*Exercise description*
Take every line from the material that has the word "lifts" in it.

## begin Supplied records

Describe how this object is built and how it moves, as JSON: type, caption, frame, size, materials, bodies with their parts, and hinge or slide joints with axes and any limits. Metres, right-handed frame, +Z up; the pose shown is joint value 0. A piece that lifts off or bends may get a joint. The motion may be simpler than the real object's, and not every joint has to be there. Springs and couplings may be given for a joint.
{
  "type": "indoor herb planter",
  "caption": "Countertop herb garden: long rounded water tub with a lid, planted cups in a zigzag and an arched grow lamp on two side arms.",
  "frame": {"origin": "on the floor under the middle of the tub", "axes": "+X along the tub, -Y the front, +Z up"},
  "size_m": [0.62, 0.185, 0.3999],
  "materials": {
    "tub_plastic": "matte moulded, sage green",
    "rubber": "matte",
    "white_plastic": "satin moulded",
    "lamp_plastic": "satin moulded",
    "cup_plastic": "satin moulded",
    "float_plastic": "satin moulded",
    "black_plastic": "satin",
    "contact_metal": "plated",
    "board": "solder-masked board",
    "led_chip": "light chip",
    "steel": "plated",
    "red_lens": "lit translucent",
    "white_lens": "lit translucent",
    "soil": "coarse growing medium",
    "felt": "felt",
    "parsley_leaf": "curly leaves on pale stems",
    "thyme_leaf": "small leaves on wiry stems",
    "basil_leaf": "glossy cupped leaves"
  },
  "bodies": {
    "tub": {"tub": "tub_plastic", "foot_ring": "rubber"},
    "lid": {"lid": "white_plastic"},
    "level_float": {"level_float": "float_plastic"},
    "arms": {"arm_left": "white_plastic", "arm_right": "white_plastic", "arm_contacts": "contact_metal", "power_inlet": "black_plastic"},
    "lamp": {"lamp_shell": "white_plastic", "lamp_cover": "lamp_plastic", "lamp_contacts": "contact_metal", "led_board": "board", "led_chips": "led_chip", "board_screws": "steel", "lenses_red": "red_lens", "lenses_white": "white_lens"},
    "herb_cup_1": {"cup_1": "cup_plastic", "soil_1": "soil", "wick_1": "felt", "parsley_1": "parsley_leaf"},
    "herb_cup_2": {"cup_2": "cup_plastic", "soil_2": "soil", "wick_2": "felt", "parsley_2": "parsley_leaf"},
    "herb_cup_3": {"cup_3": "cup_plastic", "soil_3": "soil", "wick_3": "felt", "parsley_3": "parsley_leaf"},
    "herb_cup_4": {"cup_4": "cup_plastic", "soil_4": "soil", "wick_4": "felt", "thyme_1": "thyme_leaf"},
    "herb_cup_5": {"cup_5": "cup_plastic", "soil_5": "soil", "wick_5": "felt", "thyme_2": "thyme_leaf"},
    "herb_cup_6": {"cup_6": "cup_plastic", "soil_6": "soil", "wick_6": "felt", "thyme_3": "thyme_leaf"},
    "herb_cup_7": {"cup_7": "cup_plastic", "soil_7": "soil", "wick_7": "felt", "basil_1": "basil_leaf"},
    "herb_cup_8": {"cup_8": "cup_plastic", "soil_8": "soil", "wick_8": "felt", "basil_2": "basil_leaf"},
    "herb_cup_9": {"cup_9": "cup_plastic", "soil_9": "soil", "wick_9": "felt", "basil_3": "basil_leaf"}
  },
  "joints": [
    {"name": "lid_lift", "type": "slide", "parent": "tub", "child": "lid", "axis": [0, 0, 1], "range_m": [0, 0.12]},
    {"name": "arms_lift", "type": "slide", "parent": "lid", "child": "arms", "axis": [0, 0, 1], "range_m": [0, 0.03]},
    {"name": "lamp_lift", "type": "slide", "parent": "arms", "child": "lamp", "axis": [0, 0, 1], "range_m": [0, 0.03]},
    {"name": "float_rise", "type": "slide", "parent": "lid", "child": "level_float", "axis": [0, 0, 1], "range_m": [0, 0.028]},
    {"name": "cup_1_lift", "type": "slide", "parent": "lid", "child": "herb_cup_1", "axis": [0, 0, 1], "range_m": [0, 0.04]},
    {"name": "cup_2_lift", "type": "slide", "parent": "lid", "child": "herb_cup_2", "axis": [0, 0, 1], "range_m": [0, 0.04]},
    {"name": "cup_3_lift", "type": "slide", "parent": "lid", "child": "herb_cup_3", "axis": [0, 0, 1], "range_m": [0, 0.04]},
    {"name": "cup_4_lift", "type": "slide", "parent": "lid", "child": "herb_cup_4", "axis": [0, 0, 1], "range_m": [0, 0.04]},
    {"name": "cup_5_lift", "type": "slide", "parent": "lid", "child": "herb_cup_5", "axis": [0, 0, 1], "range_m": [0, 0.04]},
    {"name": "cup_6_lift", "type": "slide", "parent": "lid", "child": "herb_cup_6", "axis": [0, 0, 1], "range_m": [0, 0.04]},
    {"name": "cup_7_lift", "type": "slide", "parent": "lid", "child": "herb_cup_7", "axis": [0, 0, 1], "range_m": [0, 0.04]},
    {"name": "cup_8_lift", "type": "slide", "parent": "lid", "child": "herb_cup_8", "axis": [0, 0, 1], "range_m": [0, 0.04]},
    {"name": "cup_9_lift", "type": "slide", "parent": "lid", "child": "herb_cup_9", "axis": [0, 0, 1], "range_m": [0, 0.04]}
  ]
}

## end Supplied records
## begin Supplied records

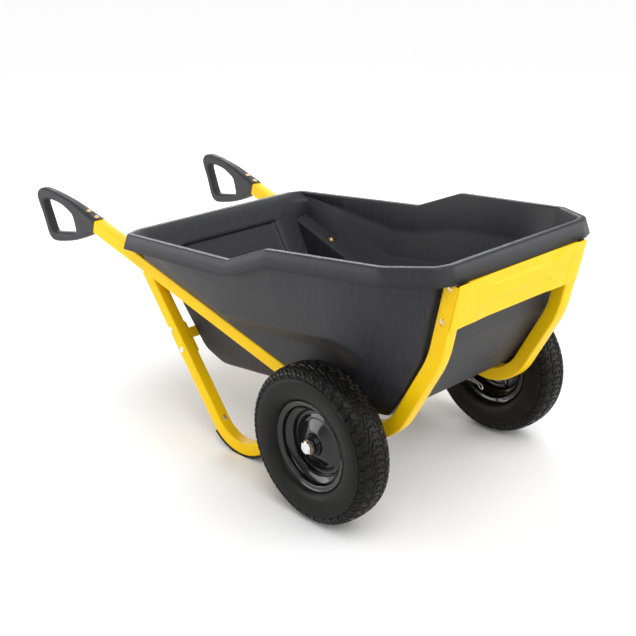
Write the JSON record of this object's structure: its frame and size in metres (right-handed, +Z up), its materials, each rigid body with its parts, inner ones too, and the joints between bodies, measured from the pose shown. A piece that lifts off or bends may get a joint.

## end Supplied records

*Result of this task*
Describe how this object is built and how it moves, as JSON: type, caption, frame, size, materials, bodies with their parts, and hinge or slide joints with axes and any limits. Metres, right-handed frame, +Z up; the pose shown is joint value 0. A piece that lifts off or bends may get a joint. The motion may be simpler than the real object's, and not every joint has to be there. Springs and couplings may be given for a joint.
Write the JSON record of this object's structure: its frame and size in metres (right-handed, +Z up), its materials, each rigid body with its parts, inner ones too, and the joints between bodies, measured from the pose shown. A piece that lifts off or bends may get a joint.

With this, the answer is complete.